If Text has a feature that String does not and you’d like to see String support said feature, please submit a feature request.

4 Likes

Thanks for the heated response everyone. Whilst Text would “solve” the problem it’s deprecated and so that’s a no go for me.

I have submitted a feature request for a new method on String (CharacterCount).

In the meantime, I’m using an extension on the String class in a module:

Function CharacterCount(Extends s As String) As Integer
  Var count As Integer = 0
  For Each c As String In s.Characters
    count = count + 1
  Next c

  Return count
End Function

It’s definitely less than ideal as it’s really slow (which is not good when you’re trying to write a code editor). I’m sure it could be made faster if Xojo simply returned the iterator count from String.Characters directly from the framework.

7 Likes

I don’t get this why feature request would be needed. Len has always been supposed to return number of Characters? And LenB the number of Bytes. Is there something I am missing here ?

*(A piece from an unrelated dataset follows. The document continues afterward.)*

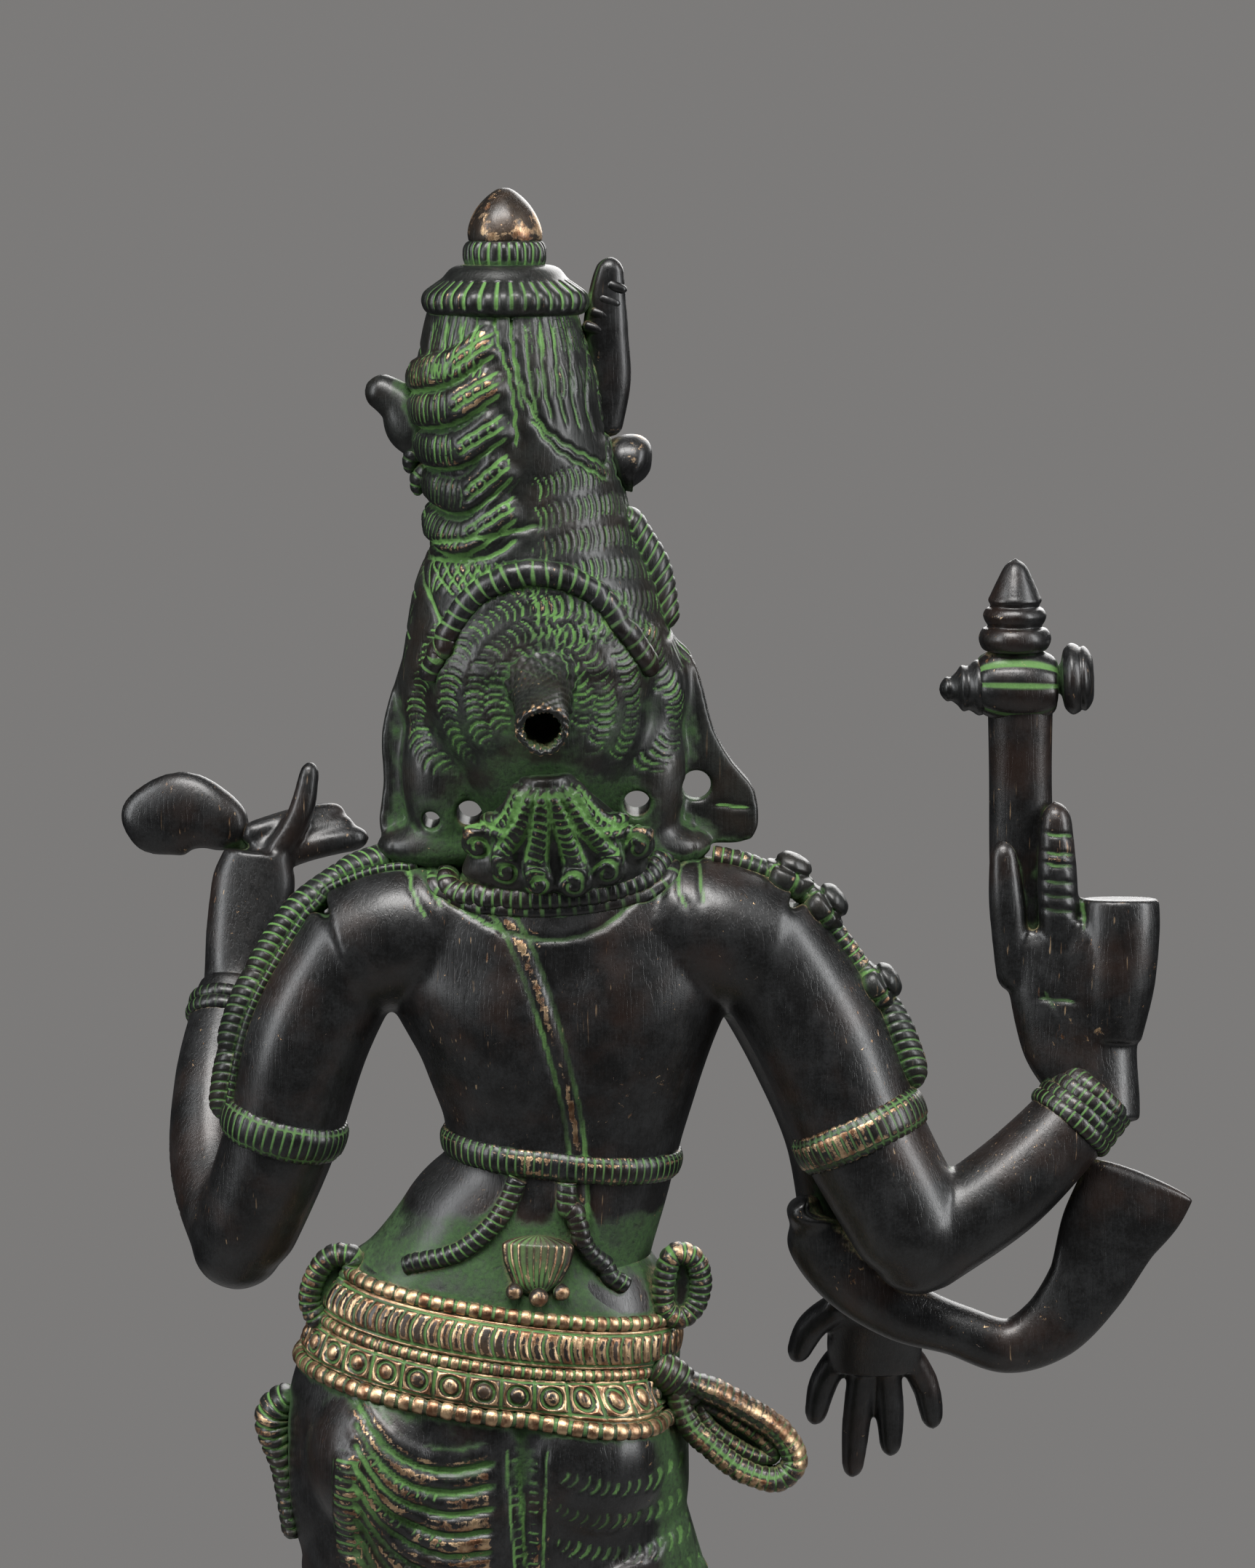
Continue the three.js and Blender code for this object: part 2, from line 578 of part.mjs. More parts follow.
// long pierced ears with their hair and rings, one flat wing on each side
const earThickness = 3.6;
const earY = head.y - 1;
const ears = {
  left: {
    outline: [[13, 12], [18.6, 10], [20.8, 5], [22.6, -2], [22.4, -9], [22.8, -16.4], [17, -17.6], [9, -16.6],
      [7.6, -12], [9, -2]],
    holes: [[15.5, -13.4, 1.2], [10.3, -12.4, 1.7]],
  },
  right: {
    outline: [[-14, 12], [-19.4, 10.4], [-21.6, 6], [-23.6, -1.6], [-26.4, -6.4], [-29.4, -10.4], [-29, -17],
      [-20, -17.4], [-11.4, -16.4], [-9.4, -12], [-10.4, -2]],
    holes: [[-12.9, -11, 1.8], [-21.2, -9.4, 2]],
  },
};
for (const [side, { outline, holes }] of Object.entries(ears)) {
  const place = (points) => points.map(([x, z, ...rest]) => [head.x + x, head.z + z, ...rest]);
  const wing = (grow) => plate(place(outline), earY, earThickness, place(holes), grow);
  piece(`${side}_ear_wing`, verdigris, wing,
    ["torso", "head", "crown", "crown_braid", "arch_cord", "nape_locks"]);
}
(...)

Sounds more to me like Bug report would be the correct thing.

3 Likes

It’s a technical difference since code points and characters are the same in most use cases. Where they are not, the String functions deal with code points, and that’s where the confusion arises.

My solution would be to de-deprecate Text for those who need proper text handling without worrying about the underlying storage issues, but that’s not getting much traction.

3 Likes

I see this is not limited to Xojo:

image

I actually knew that at one point and had forgotten. Thanks for the refresher.

It’s been a long time since I looked at this so I could be wrong but I have a feeling that the only way to determine the count is to iterate the characters.

That’s not to say that a native Xojo implementation couldn’t be faster as implementing it in C would have less overhead.

2 Likes

Add Java, Google Dart, PHP and I think, Objective C to that list.